The employer who is a master at supplying motives to people, who manages to cut down through to the quick in his employees, to the daily motives, to the hourly ideals, the hourly expectations with which they work, is the employer who already takes the lead, who is already setting the pace in the twentieth-century business world.

Possibly you have noticed this trait in the great employers or, at least, in the great managers of employers?

You are going, for instance, through a confectionery shop. As you move down the long aisles of candy machines you hear the clock strike eleven. Suddenly music starts up all around you and before your eyes four hundred girls swing off into each other's arms. They dance between their machines five minutes, and then, demurely, they drop back to their work. You see them sitting quietly in long white rows, folding up sweet-meats with flushed and glowing cheeks.

Is this sentiment or is it cold businesslike efficiency?

The more sentiment there is in it, I think, the more efficient it is and the better it works.

"Business is not business."

One need not quarrel about words, but certainly, whatever else business is, it is not business. It would be closer to the facts to call business an art or a religion, a kind of homely, inspired, applied piety, based upon gifts in men which are essentially religious gifts; the power of communion in the human heart, the genius for cultivating companionship, of getting people to understand you and understand one another and do team work. The bed-rock, the hard pan of business success lies in the fundamental, daily conviction—the personal habit in a man of looking upon business as a hard, accurate, closely studied, shrewd human art, a science of mutual expectation.

I am not saying that I would favour all employers of young women having them, to-morrow morning at eleven o'clock, swing off into each other's arms and dance for five minutes.

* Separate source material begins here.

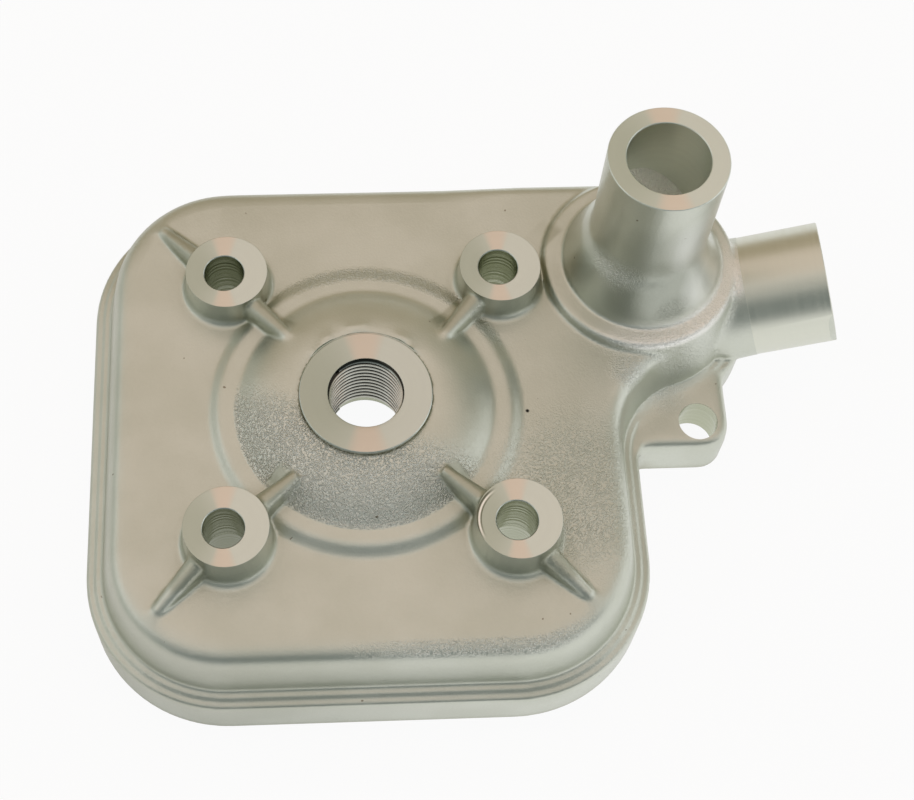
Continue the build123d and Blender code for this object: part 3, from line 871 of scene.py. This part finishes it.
def machined_metal(name, foot, axis, nearest=False, scars=(), colour=face_colour, roughness=0.3, pitch=0.12,
                   depth=0.0007, has_painted_sheen=True, lift=1.0):
    """Bright metal with rings round an axis, and unless turned off, a painted sheen and painted shade across
    the rings.
    """
    colour, side_shade_colour, sheen_pink = (tuple(c * lift for c in shade) for shade in (colour, painted_side_shade, painted_sheen_pink))
    made, tree, sockets, place = new_metal(name, colour, roughness)
    if nearest:
        local = coordinates_round_nearest_stud(tree, place, foot)
    else:
        local = coordinates_round_axis(tree, place, foot, axis)
    ring_out = use_group(tree, rings, Place=local, Pitch=pitch)
    tree.links.new(ramp(tree, ring_out["Tone"], 0.0, 1.0, roughness - 0.02, roughness + 0.02),
                   sockets["Roughness"])
    edge = add_node(tree, "Bevel", {"Radius": EDGE_R}, samples=4).outputs[0]
    tree.links.new(bump(tree, ring_out["Height"], depth * MM, edge), sockets["Normal"])
    worn = tuple(c * 0.98 for c in colour)
    paint = blend_colours(tree, ring_out["Tone"], worn, colour)
    if has_painted_sheen:
        slope = tree.nodes["Texture Coordinate"].outputs["Normal"]
        sheen_out = use_group(tree, sheen_group, Place=local, Slope=slope)
        # painted shade on the left side of a level turned face, then a pinkish painted sheen at its front and
        # back
        paint = blend_colours(tree, maths(tree, "MULTIPLY", sheen_out["Side"], 0.95), paint, side_shade_colour)
        paint = blend_colours(tree, maths(tree, "MULTIPLY", sheen_out["SheenFan"], 0.8), paint, sheen_pink)
    for inner, outer, scar_colour in scars:
        arc = use_group(tree, sector, Place=place, Centre=SCARRED_BOSS, Inner=inner, Outer=outer,
                        Soft=0.08, Facing=(-0.97, 0.24, 0), From=4.4, To=6.2)
        paint = blend_colours(tree, arc["Mask"], paint, scar_colour)
    tree.links.new(paint, sockets["Base Color"])
    return made


print("broken edges of", round(EDGE_R / MM, 2), "mm")

# %% Material: the sand core's skin in the tower
core_metal, tree, sockets, place = new_metal("core_skin", (0.97, 0.97, 0.93), 0.85)
crumbs = use_group(tree, sand, Place=place, Size=0.5)["Height"]
tree.links.new(bump(tree, crumbs, 0.3 * MM), sockets["Normal"])
print("made:", core_metal.name)

# %% Materials: one face and one bore finish for each tool
plug_foot = Vector((0, 0, 0))
near_stud = Vector((stud_half, stud_half, 0))
# the second colour is a darker olive, painted shade for the insides of the drilled and bored holes
tube_colour, bore_shade_colour, tower_bore_colour = (0.70, 0.71, 0.62), (0.44, 0.46, 0.34), (0.88, 0.92, 0.82)
boss_scars = (                                # inner and outer radius in millimetres, colour
    (6.05, 6.35, (0.2, 0.21, 0.16)), (6.35, 6.7, (0.95, 0.95, 0.9)), (6.7, 7.1, (0.14, 0.15, 0.11)),
)
drilled = dict(colour=bore_shade_colour, roughness=0.24, pitch=1.0, depth=0.12, has_painted_sheen=False)
finishes = {
    "stud": (
        machined_metal("turned_boss_face", near_stud, UP, nearest=True, scars=boss_scars),
        machined_metal("drilled_stud_hole", near_stud, UP, nearest=True, **drilled)),
    "chamber": (
        machined_metal("turned_plug_seat", plug_foot, UP, lift=0.94),
        machined_metal("bored_plug_hole", plug_foot, UP, **drilled)),
    "tower": (
        machined_metal("turned_tower", tower_foot, UP, roughness=0.36, lift=1.08),
        machined_metal("bored_tower", tower_foot, UP, colour=tower_bore_colour, has_painted_sheen=False)),
    "spigot": (
        machined_metal("turned_side_tube", spigot_root, spigot_axis, colour=tube_colour, roughness=0.36,
                       has_painted_sheen=False),
        machined_metal("bored_side_tube", spigot_root, spigot_axis, colour=bore_shade_colour, has_painted_sheen=False)),
    "lug": (
        machined_metal("drilled_lug", lug_foot, UP, has_painted_sheen=False),
        machined_metal("drilled_lug_hole", lug_foot, UP, **drilled)),
}
print("machined finishes:", list(finishes))

# %% Material: the milled gasket face
milling_centre = Vector((0, -200 * MM, 0))    # so far away that its rings are nearly straight
gasket_metal = machined_metal("milled_gasket_face", milling_centre, UP, has_painted_sheen=False)
print("made:", gasket_metal.name)

# %% [markdown]
# ## Cut the blank
#
# The gasket face is milled first with one flat block, then all turned tools cut in one go. They
# don't touch each other, so they can be joined into a single cutter. The tower's bore stops at
# a slanting skin of the sand core, so its tool is cut off at a slant first, and a narrower
# passage behind it leads on down.

# %% Mill the gasket face
head.data.materials.append(cast_metal)


def cut(piece, tool):
    """Take a tool out of a piece; the cut faces bring the tool's material along."""
    apply_modifier(piece, "BOOLEAN", object=tool, operation="DIFFERENCE", solver="EXACT",
                   material_mode="TRANSFER")
    bpy.data.objects.remove(tool)


block_size = 300 * MM
bpy.ops.mesh.primitive_cube_add(size=block_size, location=(0, 0, -block_size / 2))
mill = bpy.context.object
settle(mill)
mill.data.materials.append(gasket_metal)
cut(head, mill)
print("after milling:", len(head.data.polygons), "faces")

# %% Set up the turned tools
tools = {}
for name, (section, foot, axis, bore_limit) in cuts.items():
    face_finish, bore_finish = finishes[name.split("_")[0]]
    tools[name] = turned_cutter("tool_" + name, section, foot, axis, face_finish, bore_finish, bore_limit)
print("tools:", list(tools))

# %% Cut the tower's tool off at a slant
skin_place = tower_foot + Vector((-3.2, 6.5, 45.4)) * MM
skin_slope = Vector((0.5, -0.12, 0.86)).normalized()
core_slot, looks_back = 2, -0.99              # the new face looks against the slope's own direction
only(tools["tower"])
bpy.ops.object.mode_set(mode="EDIT")
bpy.ops.mesh.select_all(action="SELECT")
bpy.ops.mesh.bisect(plane_co=skin_place, plane_no=skin_slope, use_fill=True, clear_inner=True)
bpy.ops.object.mode_set(mode="OBJECT")
tools["tower"].data.materials.append(core_metal)
for face in tools["tower"].data.polygons:
    if face.normal.dot(skin_slope) < looks_back:
        face.material_index = core_slot
print("the bore's floor is", round(skin_place.z / MM, 1), "mm up")

# %% Turn and drill
joined = list(tools.values())
join(joined[0], joined[1:])
cut(head, joined[0])
passage_foot = tower_foot + Vector((1.5, -3.2, 0)) * MM
cut(head, turned_cutter("tool_passage", passage_section, passage_foot, UP, core_metal, core_metal, 0))
only(head)
bpy.ops.object.shade_smooth_by_angle(angle=radians(35))
print("finished casting:", len(head.data.polygons), "faces,",
      [slot.material.name for slot in head.material_slots])

# %% Put the casting in its place in the frame
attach(head, "root")
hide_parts("head_casting")
print(head.name, "stands for head_casting")

# %% [markdown]
# ## The thread insert and the seals
#
# These CAD nodes already have their real shape, so they keep it and get a finish. The insert is
# drawn stainless wire, bright along its crest, with a near-black painted shadow at its roots.
# The seals are moulded rubber with a dull bloom.

# %% Finish the wire insert
# past the second radius the wire is painted near black, a painted shadow in the thread roots
wire_crest, wire_root_shadow = (0.62, 0.63, 0.57), (0.035, 0.035, 0.03)
crest_r, root_r = 6.38 * MM, 6.6 * MM         # the wire is bright inside the first, dark past the second
wire_metal, tree, sockets, place = new_metal("insert_wire", (0.6, 0.6, 0.58), 0.24)
flat = add_node(tree, "VectorMath", {0: place, 1: (1, 1, 0)}, operation="MULTIPLY").outputs[0]
reach = add_node(tree, "VectorMath", {0: flat}, operation="LENGTH").outputs["Value"]
tree.links.new(blend_colours(tree, ramp(tree, reach, crest_r, root_r), wire_crest, wire_root_shadow),
               sockets["Base Color"])
tone = use_group(tree, clouds, Place=place, Size=2.0)["Tone"]
tree.links.new(ramp(tree, tone, 0.0, 1.0, 0.16, 0.3), sockets["Roughness"])
print("made:", wire_metal.name)

# %% Finish the seals
rubber_dark, rubber_bloom = (0.018, 0.018, 0.019), (0.032, 0.032, 0.033)
rubber, tree, sockets, place = new_metal("seal_rubber", (0.02, 0.02, 0.021), 0.6)
sockets["Metallic"].default_value = 0.0
grain_out = use_group(tree, grain, Place=place, Size=0.2)
tone = use_group(tree, clouds, Place=place, Size=5.0)["Tone"]
tree.links.new(blend_colours(tree, tone, rubber_dark, rubber_bloom), sockets["Base Color"])
tree.links.new(bump(tree, grain_out["Height"], 0.006 * MM), sockets["Normal"])
print("made:", rubber.name)

# %% Give the CAD nodes their finish
finish_of = {"plug_thread_insert": wire_metal, "combustion_seal": rubber, "coolant_seal": rubber}
for name, material in finish_of.items():
    slots = frame["nodes"][name].material_slots
    if not slots:
        frame["nodes"][name].data.materials.append(material)
    for slot in slots:
        slot.material = material
print("CAD nodes with a finish:", list(finish_of))

# %% [markdown]
# ## Studio
#
# A pale floor and a white surround make the plain background. There is no lamp: the surround
# lights the part from all sides, as a light tent does. Metal shows what surrounds it, so the
# tent needs darker things in it, or the metal would look like white plaster.
#
# The floor is made of white paper, mixed with a plain glow. The camera sees mostly the glow, so
# the background stays clean and keeps only a pale shadow. The metal mirrors a glow that is
# dimmer to the left than to the right, and it gives the two sides of each wall a different tone.

# %% Floor
FLOOR_SIZE, CAMERA_GLOW = 4.0, 0.93
paper_colour, white = (0.9, 0.9, 0.9, 1), (1, 1, 1, 1)
bpy.ops.mesh.primitive_plane_add(size=FLOOR_SIZE, location=(0, 0, cad_box[0].z))
floor = bpy.context.object
floor.name = "floor"
settle(floor)
paper = bpy.data.materials.new("white_paper")
paper.use_nodes = True
tree = paper.node_tree
shader = tree.nodes["Principled BSDF"]
shader.inputs["Base Color"].default_value = paper_colour
shader.inputs["Roughness"].default_value = 0.9
path = tree.nodes.new("ShaderNodeLightPath").outputs
mirrored = maths(tree, "MAXIMUM", path["Is Glossy Ray"], path["Is Transmission Ray"])
glow = add_node(tree, "Emission", {"Color": white, "Strength": 1.0}).outputs[0]
place = add_node(tree, "SeparateXYZ", {0: tree.nodes.new("ShaderNodeTexCoord").outputs["Object"]}).outputs
left_x, right_x, left_glow, right_glow = -55 * MM, 60 * MM, 0.38, 0.97
bright = ramp(tree, place["X"], left_x, right_x, left_glow, right_glow)
share = maths(tree, "MAXIMUM", maths(tree, "MULTIPLY", path["Is Camera Ray"], CAMERA_GLOW),
              maths(tree, "MULTIPLY", mirrored, bright))
mixed = add_node(tree, "MixShader", {"Fac": share, 1: shader.outputs[0], 2: glow}).outputs[0]
tree.links.new(mixed, tree.nodes["Material Output"].inputs["Surface"])
floor.data.materials.append(paper)
print("floor at", round(floor.location.z / MM, 2), "mm,", FLOOR_SIZE, "m wide")

# %% White surround
world = bpy.data.worlds.new("studio")
bpy.context.scene.world = world
world.use_nodes = True
world.node_tree.nodes["Background"].inputs["Color"].default_value = white
world.node_tree.nodes["Background"].inputs["Strength"].default_value = 1.0
print("surround:", world.name)

# %% [markdown]
# ### Cards
#
# Cards stand round the part and hang over it. Each one glows with its own tone, a little darker
# than the surround, and the two flags are the darkest. The metal mirrors them, so every side of
# it gets a tone of its own. The camera doesn't see them, and they throw no shadow.

# %% Flags and cards


def card(name, colour, width, height, place, lean, turn=0.0):
    """A plain card beside the part that the metal reflects and the camera doesn't see."""
    bpy.ops.mesh.primitive_plane_add(size=1.0, location=place, rotation=(radians(lean), 0, radians(turn)))
    made = bpy.context.object
    made.name = name
    made.scale = (width, height, 1)
    settle(made)
    made.visible_camera = False
    made.visible_shadow = False
    board = bpy.data.materials.new(name)
    board.use_nodes = True
    tree = board.node_tree
    glow = add_node(tree, "Emission", {"Color": (*colour, 1), "Strength": 1.0}).outputs[0]
    tree.links.new(glow, tree.nodes["Material Output"].inputs["Surface"])
    made.data.materials.append(board)


flag_colour = (0.21, 0.24, 0.24)
cards = (                                     # name, colour, width, height, place, lean and turn
    ("front_flag", flag_colour, 1.64, 0.84, (-0.40, -0.80, 0.44), 61),
    ("right_flag", flag_colour, 1.1, 0.56, (0.97, -0.73, 0.61), 50),
    ("camera_card", (0.56, 0.54, 0.51), 1.8, 0.36, (0, -0.40, 0.92), 24),
    ("overhead_card", (0.82, 0.70, 0.62), 2.0, 1.1, (0, 0.34, 0.94), 160),
    ("rear_card", (0.45, 0.38, 0.27), 2.6, 0.95, (0, 0.95, 0.46), 115),
    ("left_card", (0.50, 0.52, 0.48), 1.6, 0.4, (-0.75, 0, 0.17), 90, 90),
    ("right_card", (0.42, 0.41, 0.34), 0.8, 0.5, (0.62, 0.42, 0.52), 55, 125),
)
for row in cards:
    card(*row)
print("cards:", [row[0] for row in cards])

The value of the dance in this particular case was that the Firm thought of the dancing itself and was always doing things like it, that everybody knew that the Firm, up in its glass office, felt glad, joined in the dance in spirit, enjoyed seeing the girls caught up for five minutes in the joy and swing of a big happy world full of sunshine and music outside, full of buoyant and gentle things, of ideals around them which belonged to them and of which they and their lives were a part.

When we admit that business success to-day turns or is beginning to turn on a man's power of getting work out of people, we admit that a man's power of getting work out of people, his business efficiency, turns on his power of supplying his people with ideals.

Ideals are news.

You come on a man who thinks he is out of breath and that he cannot possibly run. You happen to be able to tell him that some dynamite in the quarry across the road is going to blow the side of the hill out in forty-five seconds and he will run like a gazelle.

You tell a man the news, the true news that his employees are literally and honestly finding increased pay or promotion, either in their own establishment or elsewhere for every man they employ, as fast as he makes himself fit, and you have created a man three times his own size before your own eyes, all in a minute. And he begins working for you like a man three times his own size, and not because he is getting more for it, but because he suddenly believes in you, suddenly believes in the world and in the human race he belongs to.

To make a man work, say something to him or do something to him which will make him swing his hat for humanity, and give three cheers (like a meeting of workmen the other day): "Three cheers for God!"

There is a well-known firm in England which has the best labour of its kind in the world, because the moment the Firm finds that a man's skill has reached the uttermost point in his work, where it would be to the Firm's immediate interests to keep him and where the Firm could keep on making money out of him and where the man could not keep on growing, they have a way of stepping up to such a man (and such things happen every few days), and telling him that he ought to go elsewhere, finding him a better place and sending him to it. This is a regular system and highly organized. The factory is known or looked upon as a big family or school. There are hundreds of young men and young women who, in order to get in and get started, and merely be on the premises of such a factory, would offer to work for the firm for nothing. The Factory, to them, is like a great Gate on the World.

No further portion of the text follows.